--- Exercise directions ---
Begin with the first line of the entries below and reproduce each line exactly, ending with the line that holds "one material's node".

--- Supplied records ---

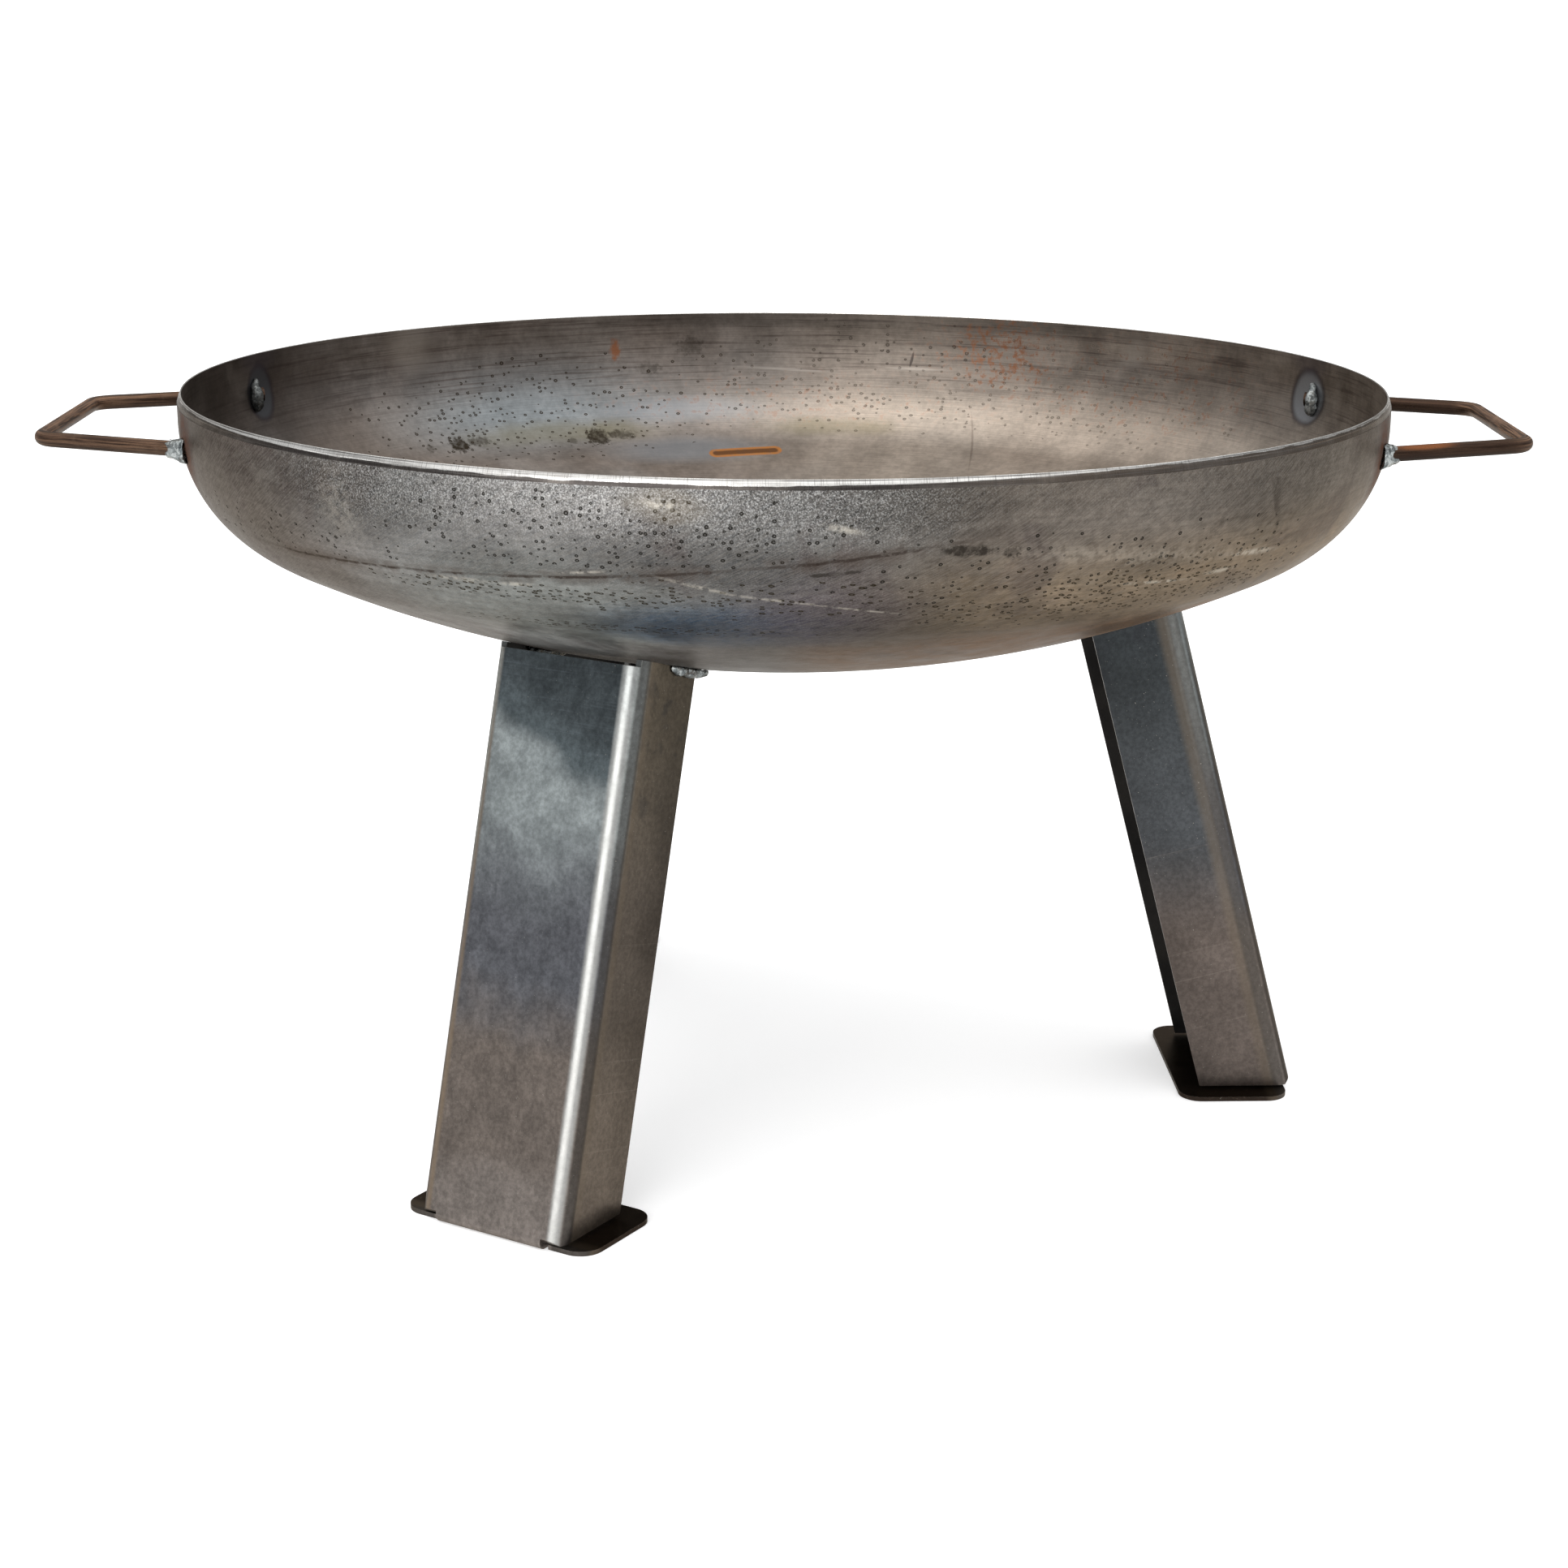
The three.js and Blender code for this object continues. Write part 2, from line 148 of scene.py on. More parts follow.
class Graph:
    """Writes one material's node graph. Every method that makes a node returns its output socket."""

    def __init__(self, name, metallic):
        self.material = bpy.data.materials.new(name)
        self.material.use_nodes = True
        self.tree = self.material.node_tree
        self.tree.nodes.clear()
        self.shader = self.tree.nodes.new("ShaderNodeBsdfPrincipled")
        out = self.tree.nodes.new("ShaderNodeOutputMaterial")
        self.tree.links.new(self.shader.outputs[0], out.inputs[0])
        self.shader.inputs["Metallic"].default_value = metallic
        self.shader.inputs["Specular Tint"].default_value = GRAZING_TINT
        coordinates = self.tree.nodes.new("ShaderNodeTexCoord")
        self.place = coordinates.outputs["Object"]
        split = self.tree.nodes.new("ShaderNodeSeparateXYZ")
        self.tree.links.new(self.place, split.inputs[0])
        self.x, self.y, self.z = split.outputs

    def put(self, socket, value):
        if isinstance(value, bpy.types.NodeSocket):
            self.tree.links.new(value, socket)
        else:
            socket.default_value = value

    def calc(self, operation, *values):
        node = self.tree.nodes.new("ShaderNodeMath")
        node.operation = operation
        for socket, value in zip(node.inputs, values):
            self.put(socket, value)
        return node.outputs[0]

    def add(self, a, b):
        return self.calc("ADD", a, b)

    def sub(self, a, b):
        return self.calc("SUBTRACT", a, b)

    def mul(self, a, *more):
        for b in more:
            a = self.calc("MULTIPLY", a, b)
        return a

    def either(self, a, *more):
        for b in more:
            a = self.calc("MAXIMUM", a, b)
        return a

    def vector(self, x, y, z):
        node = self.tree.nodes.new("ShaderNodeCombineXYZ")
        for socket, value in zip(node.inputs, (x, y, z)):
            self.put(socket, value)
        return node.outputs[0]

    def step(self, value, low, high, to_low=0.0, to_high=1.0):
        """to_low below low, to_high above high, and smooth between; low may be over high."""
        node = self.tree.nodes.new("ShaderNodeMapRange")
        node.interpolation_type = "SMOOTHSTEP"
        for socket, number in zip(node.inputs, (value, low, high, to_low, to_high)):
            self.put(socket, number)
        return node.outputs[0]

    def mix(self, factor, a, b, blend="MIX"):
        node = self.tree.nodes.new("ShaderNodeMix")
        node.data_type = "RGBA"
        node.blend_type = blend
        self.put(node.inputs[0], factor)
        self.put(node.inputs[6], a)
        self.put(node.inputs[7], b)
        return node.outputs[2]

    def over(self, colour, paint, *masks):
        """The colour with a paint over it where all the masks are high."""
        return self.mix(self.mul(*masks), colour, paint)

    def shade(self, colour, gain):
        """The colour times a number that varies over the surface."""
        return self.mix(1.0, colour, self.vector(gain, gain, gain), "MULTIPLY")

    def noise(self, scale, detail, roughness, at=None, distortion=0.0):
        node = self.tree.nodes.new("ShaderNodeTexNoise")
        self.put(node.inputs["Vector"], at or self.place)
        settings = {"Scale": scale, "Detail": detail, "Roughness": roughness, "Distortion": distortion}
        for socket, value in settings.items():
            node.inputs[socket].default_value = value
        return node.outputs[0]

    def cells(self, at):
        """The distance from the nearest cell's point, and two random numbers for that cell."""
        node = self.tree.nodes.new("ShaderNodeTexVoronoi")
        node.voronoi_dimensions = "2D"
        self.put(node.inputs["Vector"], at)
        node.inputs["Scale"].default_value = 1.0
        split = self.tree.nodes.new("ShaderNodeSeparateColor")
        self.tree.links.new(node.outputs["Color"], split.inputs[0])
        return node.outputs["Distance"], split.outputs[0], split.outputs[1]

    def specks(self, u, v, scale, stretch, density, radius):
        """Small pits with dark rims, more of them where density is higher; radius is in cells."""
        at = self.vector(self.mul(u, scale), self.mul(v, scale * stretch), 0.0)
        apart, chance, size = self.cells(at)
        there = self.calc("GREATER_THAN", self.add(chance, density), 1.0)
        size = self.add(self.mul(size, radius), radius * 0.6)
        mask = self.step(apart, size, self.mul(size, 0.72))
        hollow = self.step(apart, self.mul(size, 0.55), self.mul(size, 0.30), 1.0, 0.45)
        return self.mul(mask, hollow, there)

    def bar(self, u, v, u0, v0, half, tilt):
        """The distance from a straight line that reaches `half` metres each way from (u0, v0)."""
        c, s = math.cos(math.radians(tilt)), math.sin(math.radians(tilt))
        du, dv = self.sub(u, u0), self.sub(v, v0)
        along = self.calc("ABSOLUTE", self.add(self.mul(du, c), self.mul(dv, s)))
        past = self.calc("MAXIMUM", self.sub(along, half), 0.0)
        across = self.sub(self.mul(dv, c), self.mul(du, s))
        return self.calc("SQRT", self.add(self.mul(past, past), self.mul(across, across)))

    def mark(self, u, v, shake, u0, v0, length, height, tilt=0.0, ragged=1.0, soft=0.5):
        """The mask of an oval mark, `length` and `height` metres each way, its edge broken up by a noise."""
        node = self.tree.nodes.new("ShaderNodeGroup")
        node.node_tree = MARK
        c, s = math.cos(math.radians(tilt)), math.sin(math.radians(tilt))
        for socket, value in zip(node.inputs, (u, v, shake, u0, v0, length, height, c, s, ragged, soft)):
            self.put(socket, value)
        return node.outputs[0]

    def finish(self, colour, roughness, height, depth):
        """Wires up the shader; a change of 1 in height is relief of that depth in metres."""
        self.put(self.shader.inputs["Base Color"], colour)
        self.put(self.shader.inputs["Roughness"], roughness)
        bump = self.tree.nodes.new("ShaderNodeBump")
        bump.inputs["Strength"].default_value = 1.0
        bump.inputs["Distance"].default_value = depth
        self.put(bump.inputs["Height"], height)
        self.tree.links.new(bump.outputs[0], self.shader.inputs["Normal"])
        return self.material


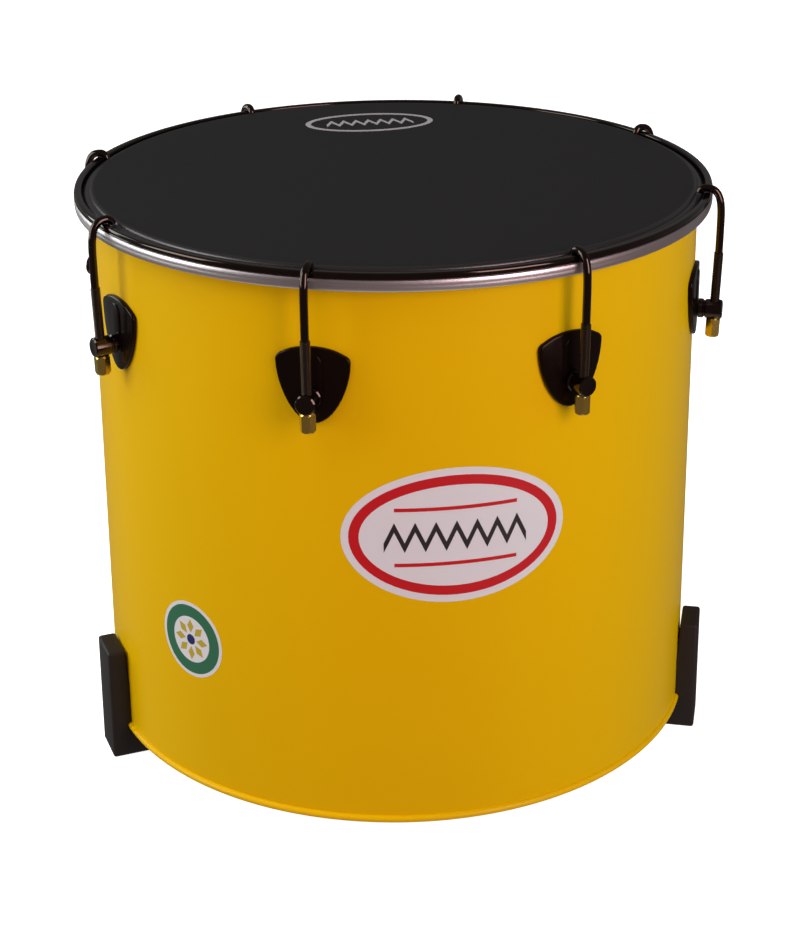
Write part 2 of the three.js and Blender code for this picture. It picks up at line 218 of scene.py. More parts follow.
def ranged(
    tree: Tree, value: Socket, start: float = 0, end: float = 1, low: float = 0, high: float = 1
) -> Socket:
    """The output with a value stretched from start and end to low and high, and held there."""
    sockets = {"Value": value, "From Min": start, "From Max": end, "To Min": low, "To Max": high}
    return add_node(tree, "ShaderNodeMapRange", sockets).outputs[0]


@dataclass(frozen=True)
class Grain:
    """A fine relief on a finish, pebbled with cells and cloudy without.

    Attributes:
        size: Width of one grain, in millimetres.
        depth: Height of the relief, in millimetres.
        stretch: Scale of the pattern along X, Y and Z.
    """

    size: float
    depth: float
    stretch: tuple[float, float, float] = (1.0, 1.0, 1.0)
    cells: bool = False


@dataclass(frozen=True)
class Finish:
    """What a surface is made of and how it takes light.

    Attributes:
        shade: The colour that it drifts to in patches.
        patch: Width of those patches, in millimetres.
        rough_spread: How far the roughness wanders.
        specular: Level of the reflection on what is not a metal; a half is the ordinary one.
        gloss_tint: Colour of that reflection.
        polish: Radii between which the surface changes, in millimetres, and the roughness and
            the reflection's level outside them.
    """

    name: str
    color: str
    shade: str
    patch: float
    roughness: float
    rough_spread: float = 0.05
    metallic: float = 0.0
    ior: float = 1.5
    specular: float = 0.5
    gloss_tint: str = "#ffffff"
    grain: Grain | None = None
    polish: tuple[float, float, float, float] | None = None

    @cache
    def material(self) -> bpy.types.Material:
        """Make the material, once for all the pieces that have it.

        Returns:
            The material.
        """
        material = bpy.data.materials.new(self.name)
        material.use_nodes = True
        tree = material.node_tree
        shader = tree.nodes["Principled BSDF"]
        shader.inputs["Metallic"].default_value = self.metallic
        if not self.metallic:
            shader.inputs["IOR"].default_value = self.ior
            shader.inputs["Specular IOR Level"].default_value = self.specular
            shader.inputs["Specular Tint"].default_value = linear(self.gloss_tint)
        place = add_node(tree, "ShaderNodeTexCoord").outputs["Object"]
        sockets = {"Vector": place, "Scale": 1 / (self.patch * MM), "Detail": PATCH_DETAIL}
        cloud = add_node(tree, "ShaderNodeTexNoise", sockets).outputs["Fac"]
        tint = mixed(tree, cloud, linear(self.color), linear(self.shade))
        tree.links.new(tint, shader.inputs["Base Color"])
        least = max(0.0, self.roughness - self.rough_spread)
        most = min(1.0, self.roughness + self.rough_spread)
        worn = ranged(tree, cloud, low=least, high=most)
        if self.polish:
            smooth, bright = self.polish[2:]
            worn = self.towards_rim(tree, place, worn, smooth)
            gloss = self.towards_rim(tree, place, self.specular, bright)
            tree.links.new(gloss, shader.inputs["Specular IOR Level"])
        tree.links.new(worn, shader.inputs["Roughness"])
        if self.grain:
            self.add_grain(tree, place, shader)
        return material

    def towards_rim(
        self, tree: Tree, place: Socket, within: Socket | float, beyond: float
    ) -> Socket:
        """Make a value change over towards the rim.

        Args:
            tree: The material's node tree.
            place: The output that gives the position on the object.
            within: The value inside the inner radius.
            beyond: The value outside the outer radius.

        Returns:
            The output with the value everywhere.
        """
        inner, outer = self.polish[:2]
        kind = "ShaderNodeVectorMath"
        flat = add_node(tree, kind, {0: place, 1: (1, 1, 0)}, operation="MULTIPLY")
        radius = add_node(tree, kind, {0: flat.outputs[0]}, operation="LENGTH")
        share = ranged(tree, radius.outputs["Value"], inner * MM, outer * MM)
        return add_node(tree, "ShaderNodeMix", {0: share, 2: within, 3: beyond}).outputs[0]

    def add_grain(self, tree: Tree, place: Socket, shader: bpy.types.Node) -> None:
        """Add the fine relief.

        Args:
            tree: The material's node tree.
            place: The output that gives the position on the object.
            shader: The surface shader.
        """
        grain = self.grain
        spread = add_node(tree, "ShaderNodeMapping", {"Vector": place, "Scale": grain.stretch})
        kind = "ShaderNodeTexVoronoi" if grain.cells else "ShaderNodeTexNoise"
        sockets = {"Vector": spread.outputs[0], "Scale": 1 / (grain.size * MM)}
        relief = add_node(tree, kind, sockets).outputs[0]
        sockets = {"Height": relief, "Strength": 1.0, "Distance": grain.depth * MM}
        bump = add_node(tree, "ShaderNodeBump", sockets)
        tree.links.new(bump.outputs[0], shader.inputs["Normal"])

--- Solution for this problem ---
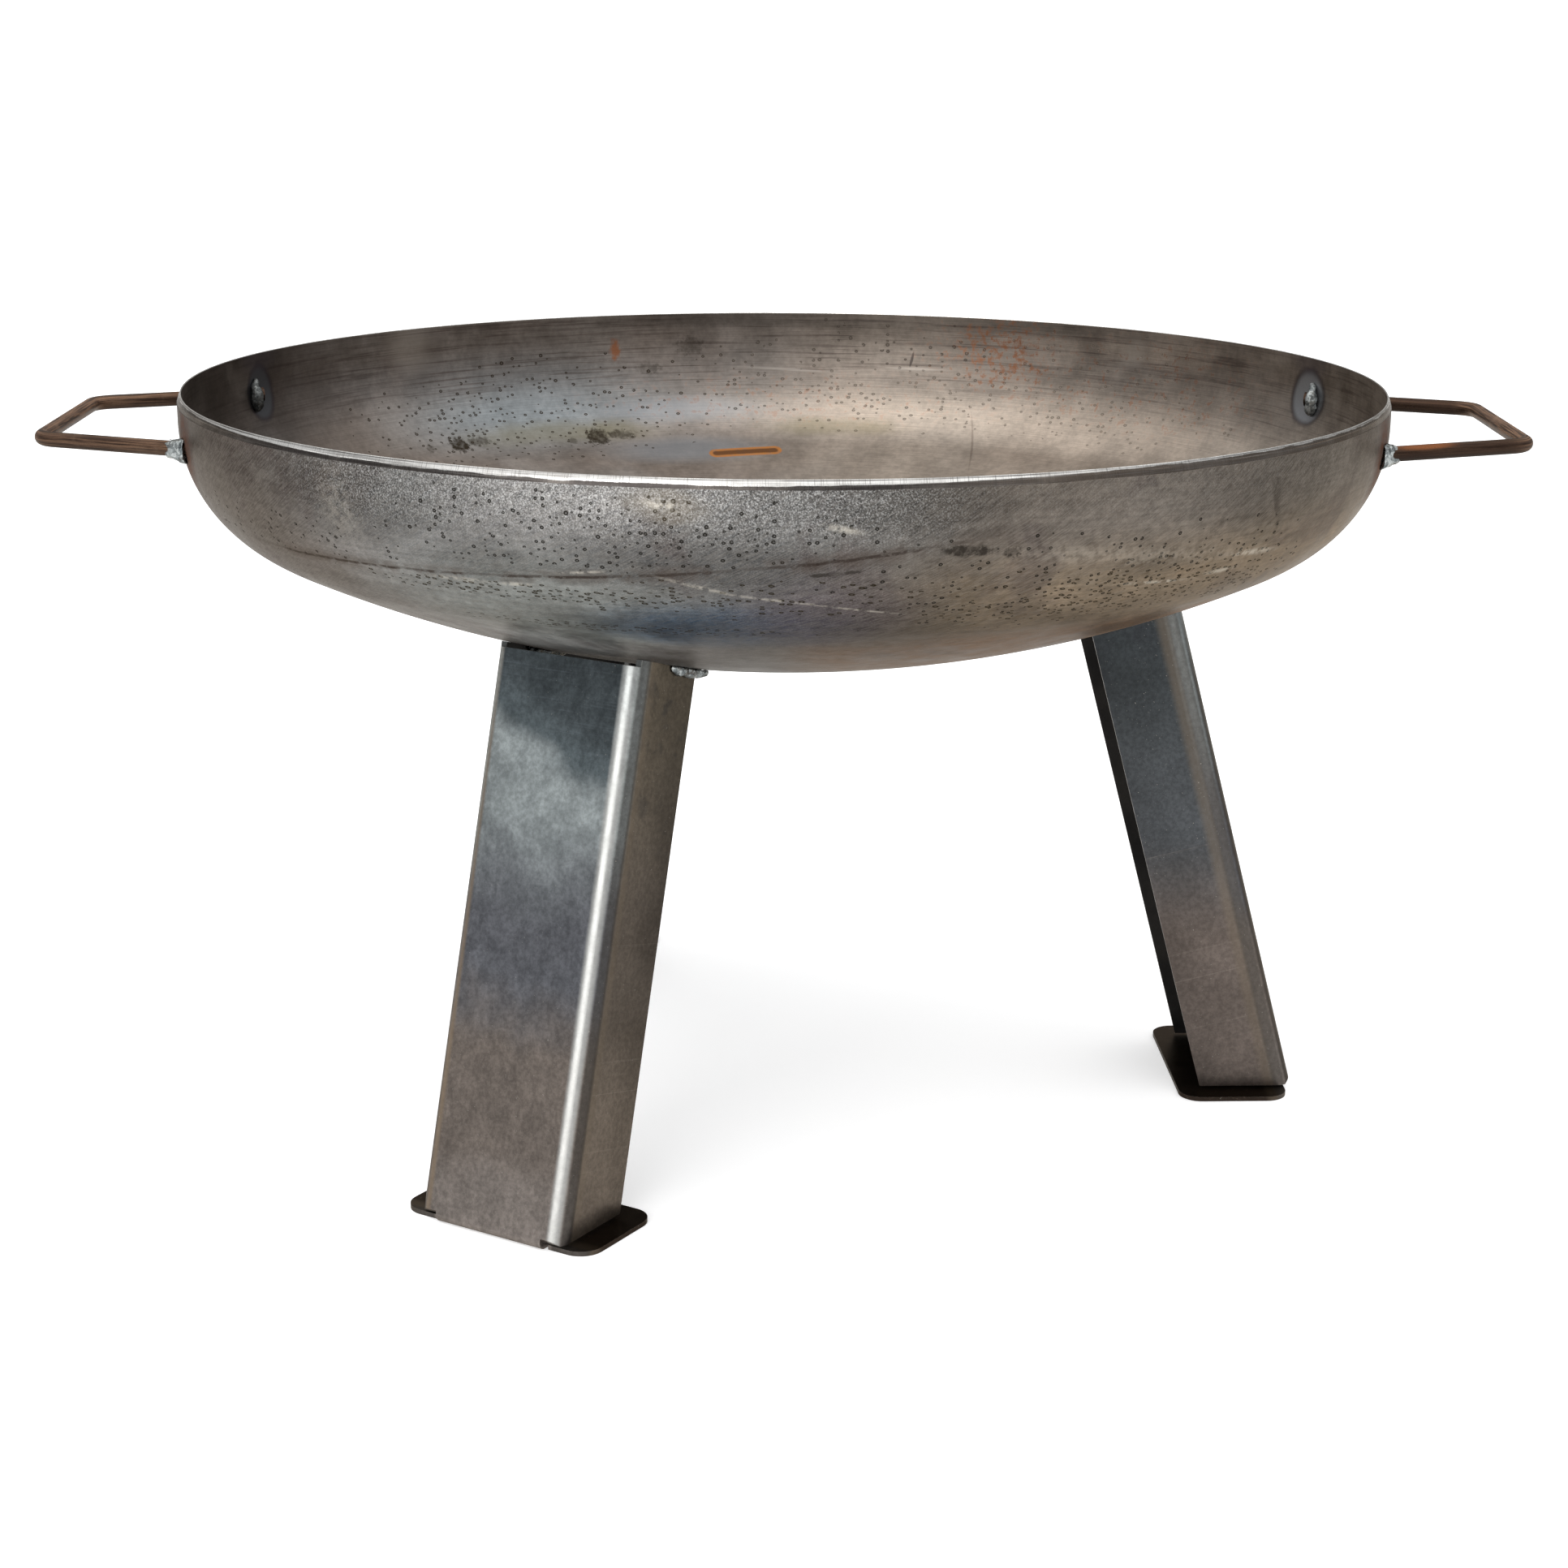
The three.js and Blender code for this object continues. Write part 2, from line 148 of scene.py on. More parts follow.
class Graph:
    """Writes one material's node graph. Every method that makes a node returns its output socket."""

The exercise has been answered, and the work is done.